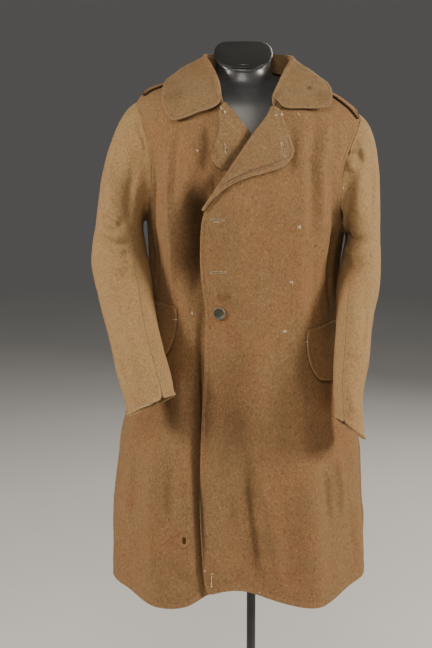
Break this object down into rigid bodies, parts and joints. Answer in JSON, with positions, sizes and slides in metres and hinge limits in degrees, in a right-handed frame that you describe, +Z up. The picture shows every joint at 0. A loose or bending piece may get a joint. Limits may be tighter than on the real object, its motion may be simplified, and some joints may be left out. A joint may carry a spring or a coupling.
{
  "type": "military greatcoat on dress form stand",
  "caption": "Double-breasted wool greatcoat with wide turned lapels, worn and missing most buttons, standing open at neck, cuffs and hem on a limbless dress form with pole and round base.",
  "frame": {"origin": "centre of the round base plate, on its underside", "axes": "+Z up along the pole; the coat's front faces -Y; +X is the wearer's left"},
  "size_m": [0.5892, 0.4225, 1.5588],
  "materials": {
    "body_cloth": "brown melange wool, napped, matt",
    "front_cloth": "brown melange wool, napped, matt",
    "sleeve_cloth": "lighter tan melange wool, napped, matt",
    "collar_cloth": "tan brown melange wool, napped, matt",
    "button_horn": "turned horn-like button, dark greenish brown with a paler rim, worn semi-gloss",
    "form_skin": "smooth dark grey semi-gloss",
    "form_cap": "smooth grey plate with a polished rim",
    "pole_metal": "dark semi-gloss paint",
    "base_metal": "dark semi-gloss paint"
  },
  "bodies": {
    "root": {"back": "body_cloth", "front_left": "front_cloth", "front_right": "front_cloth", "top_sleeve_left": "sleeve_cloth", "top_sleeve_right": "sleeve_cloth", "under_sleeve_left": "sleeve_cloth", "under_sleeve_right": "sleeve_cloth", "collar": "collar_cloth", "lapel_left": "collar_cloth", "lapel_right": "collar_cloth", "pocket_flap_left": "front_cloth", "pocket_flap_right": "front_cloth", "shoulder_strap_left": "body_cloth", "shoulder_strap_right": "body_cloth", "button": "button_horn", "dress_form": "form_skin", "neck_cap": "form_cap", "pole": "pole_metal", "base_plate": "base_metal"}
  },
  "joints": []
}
- - -
-- WORK TO BE COMPLETED --
Copy out the whole listing exactly as written.

-- THE OUTPUT --
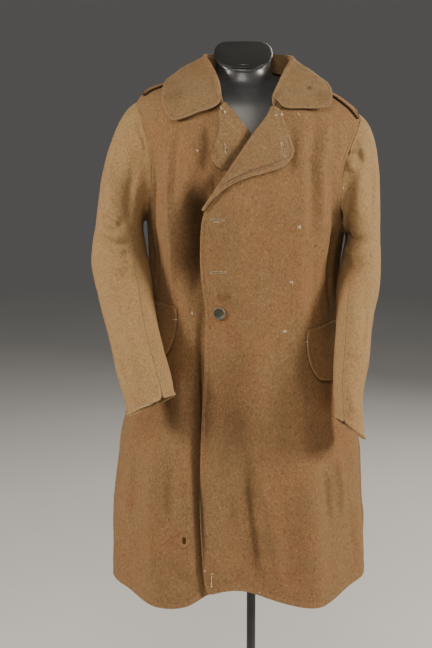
Break this object down into rigid bodies, parts and joints. Answer in JSON, with positions, sizes and slides in metres and hinge limits in degrees, in a right-handed frame that you describe, +Z up. The picture shows every joint at 0. A loose or bending piece may get a joint. Limits may be tighter than on the real object, its motion may be simplified, and some joints may be left out. A joint may carry a spring or a coupling.
{
  "type": "military greatcoat on dress form stand",
  "caption": "Double-breasted wool greatcoat with wide turned lapels, worn and missing most buttons, standing open at neck, cuffs and hem on a limbless dress form with pole and round base.",
  "frame": {"origin": "centre of the round base plate, on its underside", "axes": "+Z up along the pole; the coat's front faces -Y; +X is the wearer's left"},
  "size_m": [0.5892, 0.4225, 1.5588],
  "materials": {
    "body_cloth": "brown melange wool, napped, matt",
    "front_cloth": "brown melange wool, napped, matt",
    "sleeve_cloth": "lighter tan melange wool, napped, matt",
    "collar_cloth": "tan brown melange wool, napped, matt",
    "button_horn": "turned horn-like button, dark greenish brown with a paler rim, worn semi-gloss",
    "form_skin": "smooth dark grey semi-gloss",
    "form_cap": "smooth grey plate with a polished rim",
    "pole_metal": "dark semi-gloss paint",
    "base_metal": "dark semi-gloss paint"
  },
  "bodies": {
    "root": {"back": "body_cloth", "front_left": "front_cloth", "front_right": "front_cloth", "top_sleeve_left": "sleeve_cloth", "top_sleeve_right": "sleeve_cloth", "under_sleeve_left": "sleeve_cloth", "under_sleeve_right": "sleeve_cloth", "collar": "collar_cloth", "lapel_left": "collar_cloth", "lapel_right": "collar_cloth", "pocket_flap_left": "front_cloth", "pocket_flap_right": "front_cloth", "shoulder_strap_left": "body_cloth", "shoulder_strap_right": "body_cloth", "button": "button_horn", "dress_form": "form_skin", "neck_cap": "form_cap", "pole": "pole_metal", "base_plate": "base_metal"}
  },
  "joints": []
}